At one stage he was no more than a slave himself. During this time he was mistreated and became seriously ill. His bed was a board and his pillow a wooden log. He lived on scraps of food and was so ill he was expected to die. Miraculously he recovered and was later rescued by the captain of a ship. They set sail for England in January of 1748. Their ship was in need of repair and was in no condition to withstand any great storms they might encounter during their 7,000 mile journey.

An Amazing Storm
One night John was roused from sleep by a violent storm which engulfed the ship and almost wrecked it. The crew manned the pumps against the incoming sea. They used their bedding and even their own clothes to repair the leaks, nailing old boards over them. The ship had a gaping hole in its side and would have gone down but for the fact that the cargo of beeswax and wood was light. Most of their provisions, livestock and water were lost, so for the rest of the voyage they survived on scanty rations.
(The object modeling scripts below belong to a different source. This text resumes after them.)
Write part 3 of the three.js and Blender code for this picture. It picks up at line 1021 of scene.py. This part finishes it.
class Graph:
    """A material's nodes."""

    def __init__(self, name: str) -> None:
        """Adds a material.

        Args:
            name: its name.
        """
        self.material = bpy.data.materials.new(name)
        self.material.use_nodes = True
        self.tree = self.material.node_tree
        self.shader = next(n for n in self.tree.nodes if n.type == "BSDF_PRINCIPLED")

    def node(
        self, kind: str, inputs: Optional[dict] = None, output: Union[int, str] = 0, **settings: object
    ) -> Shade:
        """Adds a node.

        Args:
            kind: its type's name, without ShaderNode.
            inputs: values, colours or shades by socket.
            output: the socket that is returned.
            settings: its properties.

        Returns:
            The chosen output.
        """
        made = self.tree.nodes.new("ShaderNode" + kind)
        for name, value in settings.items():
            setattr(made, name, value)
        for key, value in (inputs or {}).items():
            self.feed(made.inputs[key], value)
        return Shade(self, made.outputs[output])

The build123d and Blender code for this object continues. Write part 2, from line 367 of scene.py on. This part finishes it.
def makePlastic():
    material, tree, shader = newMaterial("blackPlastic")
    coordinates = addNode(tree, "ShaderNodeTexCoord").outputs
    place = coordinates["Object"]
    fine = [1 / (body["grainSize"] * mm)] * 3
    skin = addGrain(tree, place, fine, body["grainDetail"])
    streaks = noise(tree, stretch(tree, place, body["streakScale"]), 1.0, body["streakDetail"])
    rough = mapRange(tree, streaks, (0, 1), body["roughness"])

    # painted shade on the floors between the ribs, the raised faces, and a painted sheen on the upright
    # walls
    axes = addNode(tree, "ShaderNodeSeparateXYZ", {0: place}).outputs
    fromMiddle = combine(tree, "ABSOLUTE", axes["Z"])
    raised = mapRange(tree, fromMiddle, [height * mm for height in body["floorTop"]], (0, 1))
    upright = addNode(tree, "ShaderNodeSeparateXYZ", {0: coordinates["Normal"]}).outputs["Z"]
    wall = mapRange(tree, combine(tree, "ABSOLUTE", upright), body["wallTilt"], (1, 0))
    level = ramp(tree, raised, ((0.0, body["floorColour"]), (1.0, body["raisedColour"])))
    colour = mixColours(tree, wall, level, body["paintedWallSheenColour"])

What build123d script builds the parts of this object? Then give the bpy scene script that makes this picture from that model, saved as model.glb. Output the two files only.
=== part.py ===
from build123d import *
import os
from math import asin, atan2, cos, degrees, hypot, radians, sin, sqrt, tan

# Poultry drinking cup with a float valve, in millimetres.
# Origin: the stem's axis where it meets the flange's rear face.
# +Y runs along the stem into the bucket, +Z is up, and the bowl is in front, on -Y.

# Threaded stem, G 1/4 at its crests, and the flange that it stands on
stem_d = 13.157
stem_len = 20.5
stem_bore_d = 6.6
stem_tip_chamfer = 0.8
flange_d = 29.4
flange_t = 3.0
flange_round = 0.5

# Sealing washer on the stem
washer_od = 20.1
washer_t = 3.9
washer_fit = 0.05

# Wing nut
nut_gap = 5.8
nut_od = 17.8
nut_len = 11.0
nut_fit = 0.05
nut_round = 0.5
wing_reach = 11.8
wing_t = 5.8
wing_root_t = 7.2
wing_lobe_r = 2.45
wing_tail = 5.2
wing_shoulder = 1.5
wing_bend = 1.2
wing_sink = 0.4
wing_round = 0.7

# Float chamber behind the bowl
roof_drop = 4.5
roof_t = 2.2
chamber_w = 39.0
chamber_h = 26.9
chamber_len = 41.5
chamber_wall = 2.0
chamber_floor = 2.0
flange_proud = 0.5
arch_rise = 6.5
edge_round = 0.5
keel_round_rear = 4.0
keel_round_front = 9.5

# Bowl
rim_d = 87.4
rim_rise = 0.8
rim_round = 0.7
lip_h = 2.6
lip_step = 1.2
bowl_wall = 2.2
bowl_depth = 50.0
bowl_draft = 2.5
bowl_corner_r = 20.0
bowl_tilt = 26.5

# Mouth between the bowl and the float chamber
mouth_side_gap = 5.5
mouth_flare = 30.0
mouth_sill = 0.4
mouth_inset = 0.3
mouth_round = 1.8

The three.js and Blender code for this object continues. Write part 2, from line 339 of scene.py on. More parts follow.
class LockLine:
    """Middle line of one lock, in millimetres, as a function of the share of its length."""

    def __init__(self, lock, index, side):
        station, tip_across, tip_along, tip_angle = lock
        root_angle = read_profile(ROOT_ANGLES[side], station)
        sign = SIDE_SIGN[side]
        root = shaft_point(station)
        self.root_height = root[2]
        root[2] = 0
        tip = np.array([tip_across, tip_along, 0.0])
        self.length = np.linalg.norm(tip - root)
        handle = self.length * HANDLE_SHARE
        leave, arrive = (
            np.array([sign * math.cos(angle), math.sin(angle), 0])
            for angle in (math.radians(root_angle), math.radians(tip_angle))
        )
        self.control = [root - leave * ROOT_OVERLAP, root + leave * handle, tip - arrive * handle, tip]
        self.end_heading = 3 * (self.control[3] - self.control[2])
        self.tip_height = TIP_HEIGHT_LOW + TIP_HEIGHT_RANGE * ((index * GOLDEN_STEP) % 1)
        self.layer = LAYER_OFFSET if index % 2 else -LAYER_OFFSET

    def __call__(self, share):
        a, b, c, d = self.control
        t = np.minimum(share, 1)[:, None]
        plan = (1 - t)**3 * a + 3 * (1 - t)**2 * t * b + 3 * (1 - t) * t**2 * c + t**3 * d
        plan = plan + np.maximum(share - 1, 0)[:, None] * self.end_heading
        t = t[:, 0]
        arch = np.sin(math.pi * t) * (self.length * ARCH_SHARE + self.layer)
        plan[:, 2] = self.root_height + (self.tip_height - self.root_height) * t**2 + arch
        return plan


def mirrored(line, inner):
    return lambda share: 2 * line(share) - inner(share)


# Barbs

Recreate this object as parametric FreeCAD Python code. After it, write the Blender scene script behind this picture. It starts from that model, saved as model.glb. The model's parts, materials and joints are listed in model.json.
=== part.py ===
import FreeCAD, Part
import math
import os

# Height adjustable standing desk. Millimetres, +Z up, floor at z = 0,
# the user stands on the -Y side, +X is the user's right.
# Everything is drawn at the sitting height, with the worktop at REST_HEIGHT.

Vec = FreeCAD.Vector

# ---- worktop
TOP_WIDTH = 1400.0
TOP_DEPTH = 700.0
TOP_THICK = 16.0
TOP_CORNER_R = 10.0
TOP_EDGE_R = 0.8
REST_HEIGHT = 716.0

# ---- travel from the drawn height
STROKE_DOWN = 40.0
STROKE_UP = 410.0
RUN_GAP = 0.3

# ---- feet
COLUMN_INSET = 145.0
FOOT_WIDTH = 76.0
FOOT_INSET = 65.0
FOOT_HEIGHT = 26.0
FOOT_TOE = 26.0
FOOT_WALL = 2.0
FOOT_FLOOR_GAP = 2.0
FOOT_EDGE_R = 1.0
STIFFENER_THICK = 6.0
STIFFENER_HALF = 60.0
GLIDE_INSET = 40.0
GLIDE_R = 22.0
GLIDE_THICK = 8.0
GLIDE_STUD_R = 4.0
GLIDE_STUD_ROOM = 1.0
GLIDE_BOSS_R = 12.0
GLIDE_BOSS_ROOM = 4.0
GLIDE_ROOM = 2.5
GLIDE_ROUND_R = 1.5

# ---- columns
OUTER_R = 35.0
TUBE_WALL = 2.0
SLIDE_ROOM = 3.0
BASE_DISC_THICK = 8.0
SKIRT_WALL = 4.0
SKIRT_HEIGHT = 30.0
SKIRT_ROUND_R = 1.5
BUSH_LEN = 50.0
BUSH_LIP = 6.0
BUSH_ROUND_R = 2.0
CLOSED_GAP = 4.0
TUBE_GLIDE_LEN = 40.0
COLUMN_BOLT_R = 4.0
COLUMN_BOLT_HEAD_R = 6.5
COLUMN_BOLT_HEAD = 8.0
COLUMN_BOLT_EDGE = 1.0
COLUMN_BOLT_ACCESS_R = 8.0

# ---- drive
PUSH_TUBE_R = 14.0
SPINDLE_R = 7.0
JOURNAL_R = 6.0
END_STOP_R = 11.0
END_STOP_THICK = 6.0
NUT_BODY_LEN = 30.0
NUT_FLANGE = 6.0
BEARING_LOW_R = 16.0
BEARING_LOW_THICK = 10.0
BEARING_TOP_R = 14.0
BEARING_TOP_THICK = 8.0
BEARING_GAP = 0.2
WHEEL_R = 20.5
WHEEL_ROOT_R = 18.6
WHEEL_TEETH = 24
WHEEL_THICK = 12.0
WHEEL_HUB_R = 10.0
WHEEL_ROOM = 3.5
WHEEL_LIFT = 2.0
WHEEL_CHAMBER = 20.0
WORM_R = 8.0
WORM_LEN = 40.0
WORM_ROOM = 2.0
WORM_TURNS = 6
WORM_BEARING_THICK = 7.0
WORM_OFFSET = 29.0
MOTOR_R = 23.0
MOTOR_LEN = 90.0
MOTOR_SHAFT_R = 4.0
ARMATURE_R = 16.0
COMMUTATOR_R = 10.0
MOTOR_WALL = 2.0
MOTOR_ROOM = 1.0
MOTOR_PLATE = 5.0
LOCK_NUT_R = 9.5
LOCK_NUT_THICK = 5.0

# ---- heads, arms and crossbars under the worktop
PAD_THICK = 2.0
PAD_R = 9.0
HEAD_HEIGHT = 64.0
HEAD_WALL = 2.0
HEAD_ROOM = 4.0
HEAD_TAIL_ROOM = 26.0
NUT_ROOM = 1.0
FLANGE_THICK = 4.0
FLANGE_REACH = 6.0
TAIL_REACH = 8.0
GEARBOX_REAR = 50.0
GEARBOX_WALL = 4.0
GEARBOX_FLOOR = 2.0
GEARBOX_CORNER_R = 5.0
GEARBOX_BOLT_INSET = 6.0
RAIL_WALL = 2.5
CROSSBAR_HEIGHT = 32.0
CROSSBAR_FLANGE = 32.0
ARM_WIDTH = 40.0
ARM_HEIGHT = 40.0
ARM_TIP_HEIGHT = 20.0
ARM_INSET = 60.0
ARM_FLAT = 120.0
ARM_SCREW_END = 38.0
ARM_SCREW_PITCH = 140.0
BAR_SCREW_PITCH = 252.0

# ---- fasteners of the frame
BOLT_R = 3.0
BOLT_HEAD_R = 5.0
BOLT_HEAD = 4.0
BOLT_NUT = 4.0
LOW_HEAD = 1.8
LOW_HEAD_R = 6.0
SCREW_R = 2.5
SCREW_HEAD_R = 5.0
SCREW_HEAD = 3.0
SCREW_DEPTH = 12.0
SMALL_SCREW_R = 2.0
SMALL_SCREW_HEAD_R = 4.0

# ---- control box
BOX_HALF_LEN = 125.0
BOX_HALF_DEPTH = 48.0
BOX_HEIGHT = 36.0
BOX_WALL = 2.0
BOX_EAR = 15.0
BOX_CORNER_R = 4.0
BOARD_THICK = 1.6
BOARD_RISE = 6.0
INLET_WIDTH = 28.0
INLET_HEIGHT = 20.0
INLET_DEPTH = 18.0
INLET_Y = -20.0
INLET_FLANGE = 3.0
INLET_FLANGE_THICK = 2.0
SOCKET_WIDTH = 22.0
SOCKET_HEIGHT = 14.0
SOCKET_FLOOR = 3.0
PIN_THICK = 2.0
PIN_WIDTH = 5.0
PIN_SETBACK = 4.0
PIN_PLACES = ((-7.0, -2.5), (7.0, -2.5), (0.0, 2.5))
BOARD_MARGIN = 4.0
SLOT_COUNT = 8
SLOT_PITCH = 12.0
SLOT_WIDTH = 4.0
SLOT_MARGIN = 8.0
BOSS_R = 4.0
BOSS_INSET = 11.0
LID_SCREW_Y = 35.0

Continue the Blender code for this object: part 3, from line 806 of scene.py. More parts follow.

Gale force winds drove them out of the shipping lanes, so there was little possibility of them being rescued by another vessel. Just when all hope of rescue was lost the wind came round to their advantage. It brought them within sight of Tory Island. The following day (8 April) they anchored in Lough Swilly. It was four weeks from the day of the great storm. Shortly after dropping anchor the wind became so violent that John was convinced they would have been shipwrecked and lost if they had been caught in it.